One Year of SARS-CoV-2: How Much Has the Virus Changed?

Abstract

Severe acute respiratory syndrome coronavirus 2 (SARS-CoV-2) has caused a worldwide crisis with profound effects on both public health and the economy. In order to combat the COVID-19 pandemic, research groups have shared viral genome sequence data through the Global Initiative on Sharing All Influenza Data (GISAID). Over the past year, ≈290,000 full SARS-CoV-2 proteome sequences have been deposited in the GISAID. Here, we used these sequences to assess the rate of nonsynonymous mutants over the entire viral proteome. Our analysis shows that SARS-CoV-2 proteins are mutating at substantially different rates, with most of the viral proteins exhibiting little mutational variability. As anticipated, our calculations capture previously reported mutations that arose in the first months of the pandemic, such as D614G (Spike), P323L (NSP12), and R203K/G204R (Nucleocapsid), but they also identify more recent mutations, such as A222V and L18F (Spike) and A220V (Nucleocapsid), among others. Our comprehensive temporal and geographical analyses show two distinct periods with different proteome mutation rates: December 2019 to July 2020 and August to December 2020. Notably, some mutation rates differ by geography, primarily during the latter half of 2020 in Europe. Furthermore, our structure-based molecular analysis provides an exhaustive assessment of SARS-CoV-2 mutation rates in the context of the current set of 3D structures available for SARS-CoV-2 proteins. This emerging sequence-to-structure insight is beginning to illuminate the site-specific mutational (in)tolerance of SARS-CoV-2 proteins as the virus continues to spread around the globe.

Keywords: 3D proteins; COVID-19; SARS-CoV-2; mutations; proteome; sequence.

Figure 1

Mutation rates in the severe acute respiratory syndrome coronavirus 2 (SARS-CoV-2) proteome. (A) Proteome-wide analysis of the observed mutation rate range for 27 SARS-CoV-2 proteins.

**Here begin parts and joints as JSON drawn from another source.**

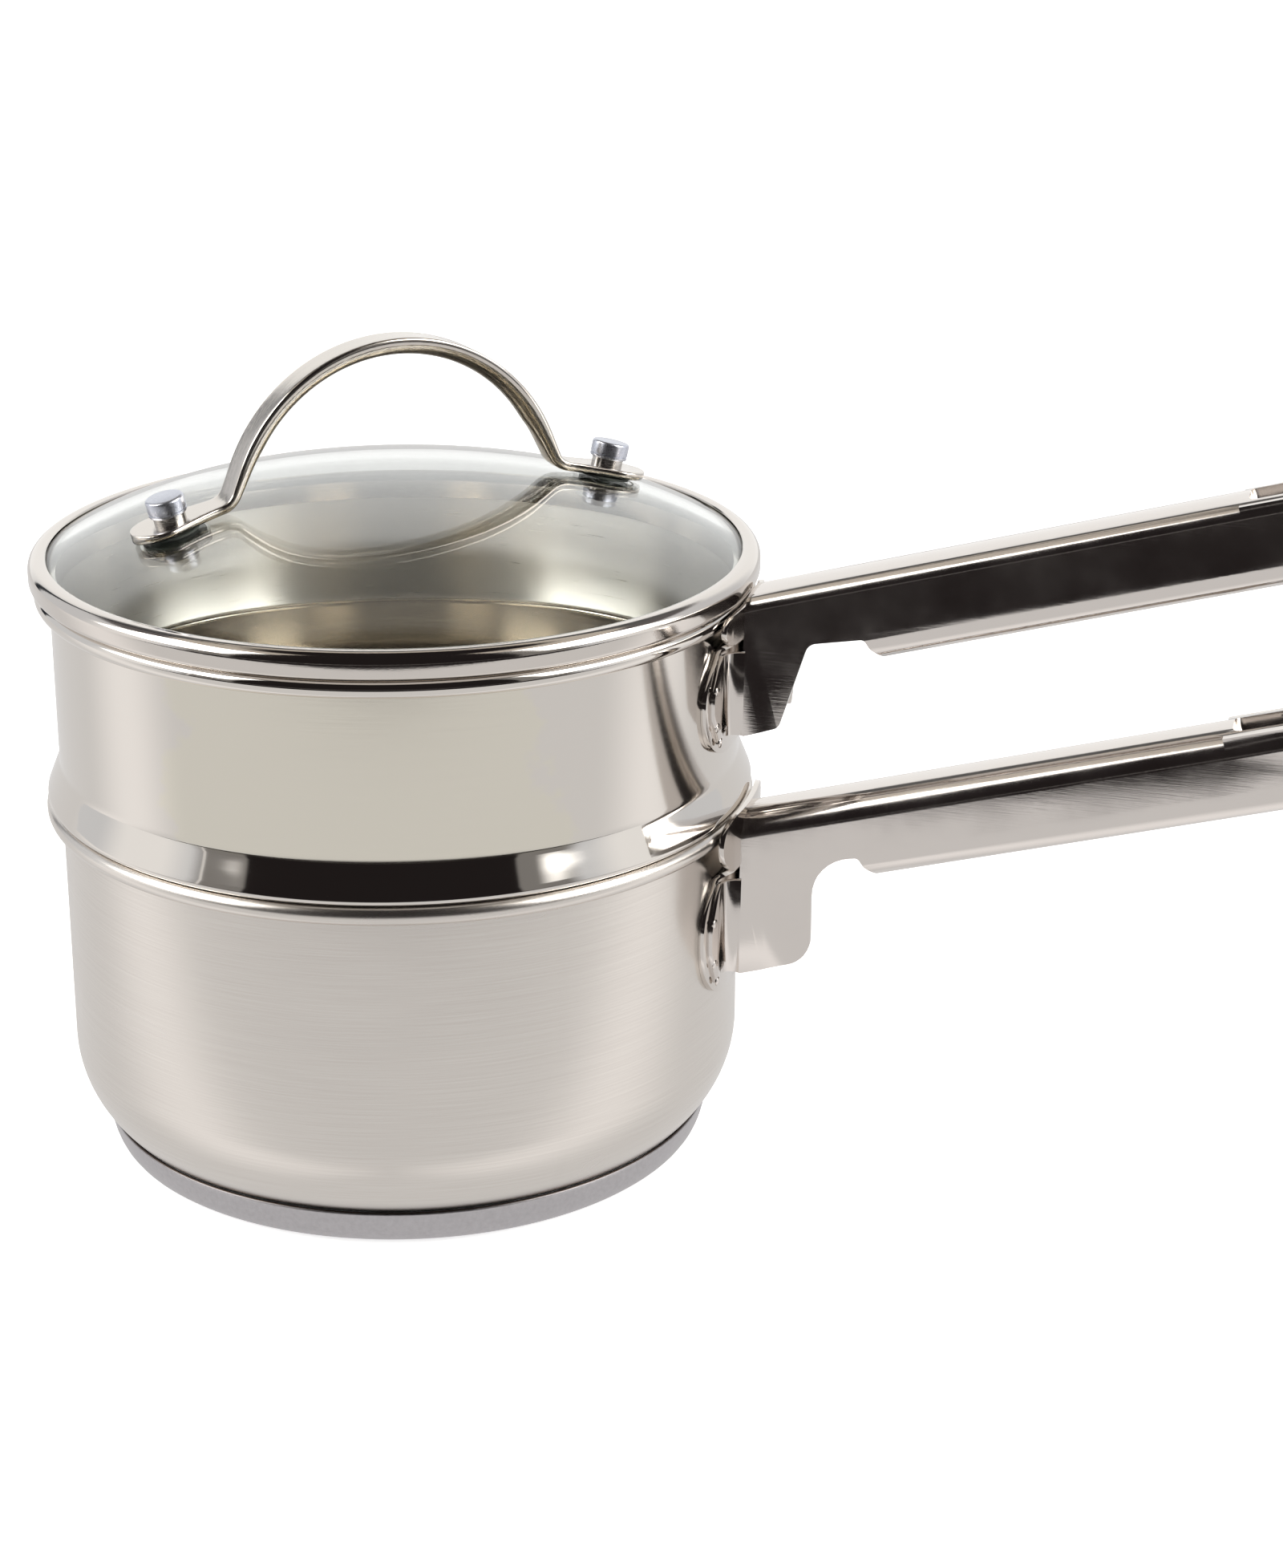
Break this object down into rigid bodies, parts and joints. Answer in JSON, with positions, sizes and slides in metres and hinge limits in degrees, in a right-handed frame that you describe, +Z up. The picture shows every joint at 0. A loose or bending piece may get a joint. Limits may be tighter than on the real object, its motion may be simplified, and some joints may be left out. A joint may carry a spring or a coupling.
{
  "type": "double boiler",
  "caption": "Stainless steel double boiler: saucepan with capsule base, stacking insert pan, long folded sheet handles and a domed glass lid with an arched strap handle.",
  "frame": {"origin": "centre of the saucepan's underside, on the surface it stands on", "axes": "+Z up along the pans' axis, +X along both pan handles, towards their tips"},
  "size_m": [0.2942, 0.1648, 0.1885],
  "materials": {
    "pan_steel": "polished stainless steel sheet",
    "insert_steel": "polished outside, horizontally brushed inside",
    "base_steel": "satin, turned in fine rings",
    "base_aluminium": "plain disc, sealed in the base",
    "handle_steel": "polished folded sheet",
    "plate_steel": "satin pressed plate",
    "lid_glass": "clear tempered glass",
    "band_steel": "polished rolled band",
    "strap_steel": "polished bar with hammered edges at its feet",
    "stud_steel": "plain",
    "cap_aluminium": "bright turned aluminium",
    "gasket_rubber": "smooth silicone rubber, grey-green",
    "washer_steel": "plain"
  },
  "bodies": {
    "saucepan": {"saucepan_shell": "pan_steel", "base_core": "base_aluminium", "base_cap": "base_steel", "saucepan_handle_plate": "plate_steel", "saucepan_handle": "handle_steel"},
    "insert": {"insert_shell": "insert_steel", "insert_handle_plate": "plate_steel", "insert_handle": "handle_steel"},
    "lid": {"lid_glass": "lid_glass", "lid_band": "band_steel", "lid_handle": "strap_steel", "stud_left": "stud_steel", "rivet_cap_left": "cap_aluminium", "gasket_left": "gasket_rubber", "inner_gasket_left": "gasket_rubber", "washer_left": "washer_steel", "stud_right": "stud_steel", "rivet_cap_right": "cap_aluminium", "gasket_right": "gasket_rubber", "inner_gasket_right": "gasket_rubber", "washer_right": "washer_steel"}
  },
  "joints": [
    {"name": "insert_lift", "type": "slide", "parent": "saucepan", "child": "insert", "axis": [0, 0, 1], "range_m": [0, 0.09]},
    {"name": "lid_lift", "type": "slide", "parent": "insert", "child": "lid", "axis": [0, 0, 1], "range_m": [0, 0.06]}
  ]
}
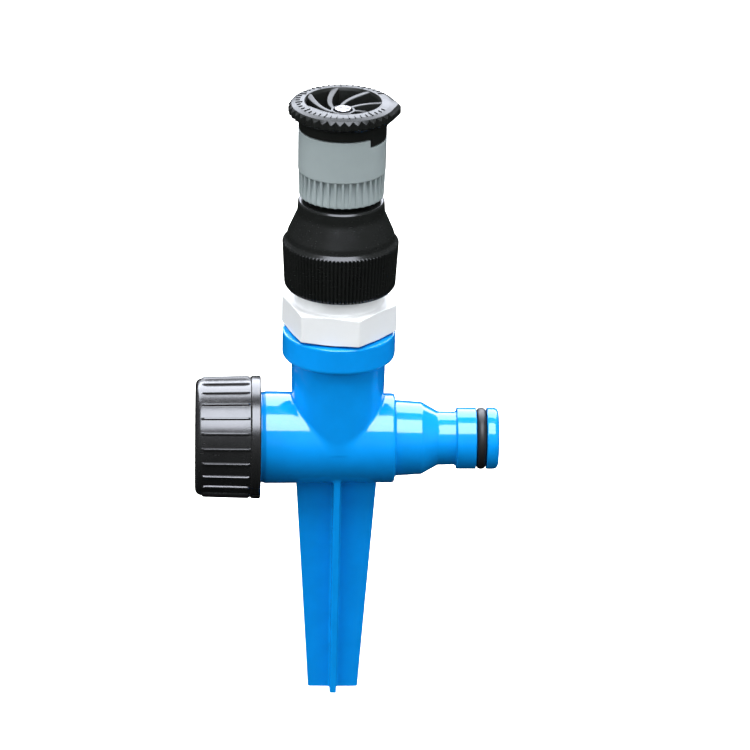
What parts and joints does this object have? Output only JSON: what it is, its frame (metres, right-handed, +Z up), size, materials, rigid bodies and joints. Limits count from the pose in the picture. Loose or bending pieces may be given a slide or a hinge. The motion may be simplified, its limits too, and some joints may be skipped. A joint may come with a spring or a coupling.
{
  "type": "garden spray head on a ground spike",
  "caption": "Ground spike with a hose tail, a capped barrel end and a riser that carries a spray nozzle with an adjustable arc and a central radius screw.",
  "frame": {"origin": "on the spike's axis at the ground line, the level to which the spike is pushed into the soil", "axes": "+Z up the riser, +X along the barrel towards the hose tail, -Y towards the front"},
  "size_m": [0.0789, 0.032, 0.2437],
  "materials": {
    "blue_plastic": "glossy injection-moulded polypropylene",
    "black_plastic": "semi-gloss moulded plastic",
    "grey_plastic": "satin moulded plastic",
    "white_plastic": "satin moulded plastic",
    "natural_plastic": "natural acetal",
    "rubber": "black nitrile",
    "steel": "stainless"
  },
  "bodies": {
    "ground_spike": {"spike_body": "blue_plastic", "tail_o_ring": "rubber", "hex_nipple": "white_plastic", "nipple_washer": "rubber"},
    "cap_seal": {"cap_washer": "rubber"},
    "cap": {"end_cap": "black_plastic"},
    "adapter_seal": {"adapter_washer": "rubber"},
    "adapter": {"shrub_adapter": "black_plastic"},
    "filter": {"filter_frame": "natural_plastic", "filter_screen": "steel"},
    "nozzle": {"nozzle_base": "grey_plastic", "nozzle_gasket": "rubber", "retaining_ring": "steel", "collar_spring": "steel", "valve_sleeve": "natural_plastic"},
    "arc_ring": {"arc_collar": "black_plastic", "spray_deflector": "black_plastic", "screw_seal": "rubber"},
    "screw": {"radius_screw": "steel"},
    "throttle": {"throttle_plug": "natural_plastic"}
  },
  "joints": [
    {"name": "cap_travel", "type": "slide", "parent": "ground_spike", "child": "cap_seal", "axis": [-1, 0, 0], "range_m": [0, 0.0091]},
    {"name": "cap_unscrew", "type": "hinge", "parent": "cap_seal", "child": "cap", "pos_m": [-0.028, 0, 0.0705], "axis": [-1, 0, 0], "range_deg": [0, 1800]},
    {"name": "adapter_travel", "type": "slide", "parent": "ground_spike", "child": "adapter_seal", "axis": [0, 0, 1], "range_m": [0, 0.0091]},
    {"name": "adapter_unscrew", "type": "hinge", "parent": "adapter_seal", "child": "adapter", "pos_m": [0, 0, 0.12], "axis": [0, 0, 1], "range_deg": [0, 1800]},
    {"name": "nozzle_travel", "type": "slide", "parent": "adapter", "child": "filter", "axis": [0, 0, 1], "range_m": [0, 0.0051]},
    {"name": "nozzle_unscrew", "type": "hinge", "parent": "filter", "child": "nozzle", "pos_m": [0, 0, 0.142], "axis": [0, 0, 1], "range_deg": [0, 1440]},
    {"name": "arc_setting", "type": "hinge", "parent": "nozzle", "child": "arc_ring", "pos_m": [0, 0, 0.16], "axis": [0, 0, 1], "range_deg": [0, 162]},
    {"name": "radius_turn", "type": "hinge", "parent": "nozzle", "child": "screw", "pos_m": [0, 0, 0.162], "axis": [0, 0, 1], "range_deg": [-901, 0]},
    {"name": "throttle_travel", "type": "slide", "parent": "nozzle", "child": "throttle", "axis": [0, 0, 1], "range_m": [0, 0.002]}
  ],
  "couplings": [
    {"joint": "cap_travel", "follows": "cap_unscrew", "m_per_rad": 0.00028871},
    {"joint": "adapter_travel", "follows": "adapter_unscrew", "m_per_rad": 0.00028871},
    {"joint": "nozzle_travel", "follows": "nozzle_unscrew", "m_per_rad": 0.00020213},
    {"joint": "radius_turn", "follows": "throttle_travel", "rad_per_m": -7854}
  ]
}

Range for each protein is calculated as the difference between the highest residue MR and lowest MR. Red labels correspond to proteins with a range > 0.50. (B) Select examples of high-frequency mutating SARS-CoV-2 proteins (main mutation rates in residues D614 (S), A222 (S), L18 (S), P323 (NSP12), R203 (N), G204 (N), A220 (N), G50 (NS9c), and L67 (NS9c). Standard deviation for the mutation rates is plotted). A comprehensive analysis of the mutation rates for the rest of SARS-CoV-2 proteins is available in Figure S1 of the Supplementary Material. MRs were calculated taking into account November–December data.

Figure 2

Temporal emergence of SARS-CoV-2 mutations. (A) Running temporal average of SARS-CoV-2 proteome variation relative to December 2019. (B) Select temporal counts of SARS-CoV-2 variation rates for the high frequency mutating residues in the Spike, NSP12, Nucleocapsid, and NS9c proteins.

Figure 3

Temporal worldwide mutation rate (MR) analysis for the complete SARS-CoV-2 proteome (A) and the high-frequency mutating residues (B): D614 in the Spike (correlated data for P323 in the NSP12), A222 in the Spike (correlated data for A220 in the Nucleocapsid and for L67 in the NS9c), L18 in the Spike, and R203/G204 in the Nucleocapsid (correlated data for G50 in the NS9c). A minimum threshold of five sequences was considered in the world plots.

Figure 4

Three-dimensional (3D) protein structures colored by residue mutation rates: Spike, Nucleocapsid, RdRp (NSP12), Endoribonuclease (NSP15), NSP16-NSP10 heterodimer, Mpro (NSP5), NSP9, ADP ribose phosphatase (NSP3), and Papain-like protease (PLpro, NSP3). Proteins represented in white ribbons (MRs < 0.01) and color-coded residues (cyan: MRs = 0.01–0.025, green: MRs = 0.025–0.05, magenta: MRs = 0.05–0.10, red: MRs > 0.20. No residues with MR values between 0.10 and 0.20 were available in the shown crystallized structures).